After India’s early knock-out at the T20 World Cup held in the UAE, speculation had swirled on social media platforms that Kohli would be relieved of his short-format charge for our team’s failure to win a world championship title under him. Such talk was easily dismissed, as capability is usually not measured by a few marquee events in the spotlight, but across time and space. But another controversy over Kohli supposedly having sought time out from the team’s upcoming South Africa tour and the fact that he had to articulate a denial of it have added to our sense of something amiss in how cricket is managed in India. If a handover of leadership to Rohit Sharma, his successor, had been judged in our best interest, then it could have been done through a consultative process of deliberation. Kohli’s successes out-notch his failures. Under his charge, our team won more than two one-day matches for each loss, a track record that makes him one of the world’s most successful captains ever in the 50-over format. Notably, his captaincy turned an old Indian weakness in chasing an opponent’s score into an actual strength, a shift marked by a visible rise in our team’s confidence while batting second.

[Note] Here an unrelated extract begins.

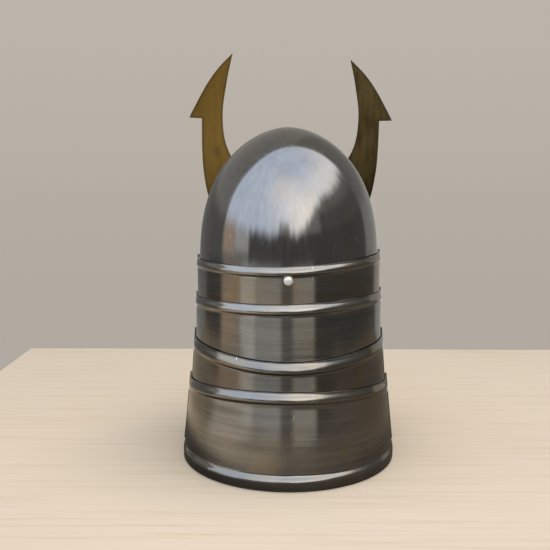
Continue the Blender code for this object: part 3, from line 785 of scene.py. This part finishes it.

Since individual performances matter so much in cricket, the difference that captaincy makes has always been under debate. At the long-duration end, we have five-day Tests that involve plenty of plotting and planning, with various weather, pitch and field conditions in the matrix of evaluation for play decisions on batting, bowling and fielding. At the short end, we have T20 face-offs that clip cricket into a commercial spectacle of 4 hours with its outcomes dominated by chance. The midway format of one-day contests combines skill with luck, but the ratio of these two determinants tilts it closer to Tests than T20s. Strategy and tactics have turned many one-day matches around for the country, as fans of this sport can testify. Whatever the colour of the ball in use, if the relevance of a one-day gameplan is closer to that of a Test in our quest for victory, then it’s the two longer formats that ought to be clubbed under a common chief. Let’s be clear: The red ball versus white ball division is one of market popularity, not cricket rationality.